REQ : Mon rapport à la société est complexe et mes textes le rendent bien. Comme je le disais, je suis en perpétuelle remise en question. A tel point que j’en viens à questionner des comportements que j’ai et qui me dérangent profondément. Lorsque je dénonce ou critique quelque chose qui me déplaît dans la société, j’essaye immédiatement de questionner mon rôle vis-à-vis de ce que je critique. Par exemple, j’ai souvent eu tendance à me dire qu’il suffisait que les gens arrêtent de passer leur permis de conduire pour contrer en partie le changement climatique. Pourtant, dans un mois je passe mon permis pratique. J’en viens à vivre des choses que je critique donc j’en viens à me critiquer moi-même. Le slam me permet d’exprimer mes contradictions et me permet d’ouvrir le débat publiquement. Le slam me permet également de me mettre à nu devant les gens. D’exprimer ma fragilité.
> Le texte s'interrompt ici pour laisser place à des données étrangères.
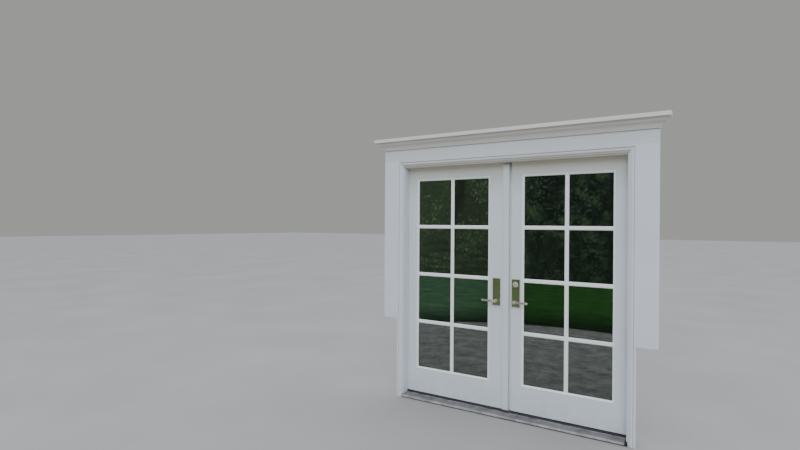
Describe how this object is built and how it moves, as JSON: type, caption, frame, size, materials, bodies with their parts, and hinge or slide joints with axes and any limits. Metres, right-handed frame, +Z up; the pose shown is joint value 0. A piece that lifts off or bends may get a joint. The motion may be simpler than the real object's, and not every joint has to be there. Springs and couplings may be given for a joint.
{
  "type": "french doors",
  "caption": "Glazed inswing doors that meet in the middle, with glazing bars, lever handles, frame, sill and crowned outside trim.",
  "frame": {"origin": "under the middle of the sill, in the plane of the outside trim's back", "axes": "+X to the right seen from outside, +Y into the house, +Z up"},
  "size_m": [2.3892, 0.264, 2.3148],
  "materials": {
    "painted_wood": "satin white paint",
    "glass": "clear, dark behind",
    "spacer_metal": "matt",
    "hinge_brass": "satin",
    "plate_brass": "aged satin",
    "lever_brass": "satin",
    "lock_steel": "brushed",
    "rubber": "matt",
    "pale_vinyl": "matt",
    "sill_metal": "weathered mill finish",
    "sill_core": "matt"
  },
  "bodies": {
    "frame": {"sill_base": "sill_core", "sill_deck": "sill_metal", "sill_cap": "painted_wood", "left_jamb": "painted_wood", "right_jamb": "painted_wood", "head_jamb": "painted_wood", "left_brickmould": "painted_wood", "right_brickmould": "painted_wood", "head_brickmould": "painted_wood", "left_casing": "painted_wood", "right_casing": "painted_wood", "head_casing": "painted_wood", "crown_moulding": "painted_wood", "crown_cap": "painted_wood", "frame_weatherstrip": "rubber", "jamb_hinge_plates": "hinge_brass", "hinge_pins": "hinge_brass", "bolt_strikes": "plate_brass"},
    "left_leaf": {"left_hinge_stile": "painted_wood", "left_lock_stile": "painted_wood", "left_top_rail": "painted_wood", "left_bottom_rail": "painted_wood", "left_glass_panes": "glass", "left_glass_spacer": "spacer_metal", "left_glazing_beads": "painted_wood", "left_glazing_bars": "painted_wood", "left_leaf_hinge_plates": "hinge_brass", "left_door_sweep": "rubber", "left_lock_case": "lock_steel", "left_outer_plate": "plate_brass", "left_inner_plate": "plate_brass", "astragal": "painted_wood", "astragal_seal": "pale_vinyl", "astragal_strike": "plate_brass"},
    "left_levers": {"left_outer_lever": "lever_brass", "left_inner_lever": "lever_brass"},
    "right_leaf": {"right_hinge_stile": "painted_wood", "right_lock_stile": "painted_wood", "right_top_rail": "painted_wood", "right_bottom_rail": "painted_wood", "right_glass_panes": "glass", "right_glass_spacer": "spacer_metal", "right_glazing_beads": "painted_wood", "right_glazing_bars": "painted_wood", "right_leaf_hinge_plates": "hinge_brass", "right_door_sweep": "rubber", "right_lock_case": "lock_steel", "right_outer_plate": "plate_brass", "right_inner_plate": "plate_brass", "right_lock_cylinder": "lever_brass"},
    "right_levers": {"right_outer_lever": "lever_brass", "right_inner_lever": "lever_brass"},
    "left_top_bolt_body": {"left_top_bolt": "lock_steel"},
    "left_bottom_bolt_body": {"left_bottom_bolt": "lock_steel"},
    "right_latch_body": {"right_latch_bolt": "lock_steel"},
    "right_deadbolt_body": {"right_deadbolt": "lock_steel"},
    "right_key_plug_body": {"right_key_plug": "lever_brass"},
    "right_thumbturn_body": {"right_thumbturn": "lever_brass"}
  },
  "joints": [
    {"name": "left_leaf_swing", "type": "hinge", "parent": "frame", "child": "left_leaf", "pos_m": [-0.93275, 0.123, 0.928], "axis": [0, 0, 1], "range_deg": [0, 110]},
    {"name": "right_leaf_swing", "type": "hinge", "parent": "frame", "child": "right_leaf", "pos_m": [0.93275, 0.123, 0.928], "axis": [0, 0, -1], "range_deg": [0, 110]},
    {"name": "left_lever_turn", "type": "hinge", "parent": "left_leaf", "child": "left_levers", "pos_m": [-0.07525, 0.09375, 0.928], "axis": [0, 1, 0], "range_deg": [0, 45]},
    {"name": "left_top_bolt_slide", "type": "slide", "parent": "left_leaf", "child": "left_top_bolt_body", "axis": [0, 0, 1], "range_m": [0, 0.022]},
    {"name": "left_bottom_bolt_slide", "type": "slide", "parent": "left_leaf", "child": "left_bottom_bolt_body", "axis": [0, 0, -1], "range_m": [0, 0.022]},
    {"name": "right_lever_turn", "type": "hinge", "parent": "right_leaf", "child": "right_levers", "pos_m": [0.08825, 0.09375, 0.928], "axis": [0, 1, 0], "range_deg": [0, 45], "stiffness_Nm_per_rad": 1, "springref_deg": -57.3},
    {"name": "right_latch_slide", "type": "slide", "parent": "right_leaf", "child": "right_latch_body", "axis": [1, 0, 0], "range_m": [0, 0.012]},
    {"name": "right_thumbturn_turn", "type": "hinge", "parent": "right_leaf", "child": "right_thumbturn_body", "pos_m": [0.08825, 0.09375, 1.068], "axis": [0, 1, 0], "range_deg": [0, 90]},
    {"name": "right_key_plug_turn", "type": "hinge", "parent": "right_leaf", "child": "right_key_plug_body", "pos_m": [0.08825, 0.09375, 1.068], "axis": [0, 1, 0], "range_deg": [0, 90]},
    {"name": "right_deadbolt_slide", "type": "slide", "parent": "right_leaf", "child": "right_deadbolt_body", "axis": [-1, 0, 0], "range_m": [0, 0.024]}
  ],
  "couplings": [
    {"joint": "left_top_bolt_slide", "follows": "left_lever_turn", "m_per_rad": 0.02801},
    {"joint": "left_bottom_bolt_slide", "follows": "left_lever_turn", "m_per_rad": 0.02801},
    {"joint": "right_latch_slide", "follows": "right_lever_turn", "m_per_rad": 0.015275},
    {"joint": "right_thumbturn_turn", "follows": "right_deadbolt_slide", "rad_per_m": 65.44},
    {"joint": "right_key_plug_turn", "follows": "right_deadbolt_slide", "rad_per_m": 65.44}
  ]
}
POUR : Comment s’est passée la compétition ? Comment te sens-tu, te prépares-tu pour la compétition à Budapest ?

REQ : Le championnat belge était fort en émotions. J’avais déjà vécu le Grand Slam National à Paris en mai 2018 mais je n’avais pas ressenti autant de pression que pour le championnat belge. C’est rare que je sois nerveux avant une scène mais ça fait aussi du bien de le vivre. Comme je l’ai dit à d’autres slameurs et slameuses en backstage, mon premier texte est l’expression parfaite de ma vulnérabilité et je me sens mieux après l’avoir déclamé: « Nathan, décompresse! Mais j’me sens comme un raisin qui explose dès qu’on le presse ».

Je suis fier que le public ait autant apprécié mes performances. Mon objectif est de toucher le public de manière subtilement dérangeante. « Comme si ça venait te tirer un poil derrière les couilles », me disait dernièrement un homme à La Zone. J’ai apprécié la métaphore !

Pour Budapest, je ne me prépare pas encore. Je prendrai conscience du fait d’avoir gagné le championnat belge une fois que je serai derrière le micro à Budapest et à Paris. Je ne sais pas encore quels textes je vais faire. Je sais par contre que mes camarades slameurs seront là, en amont, pour me soutenir et me conseiller; et je leur en suis profondément reconnaissant.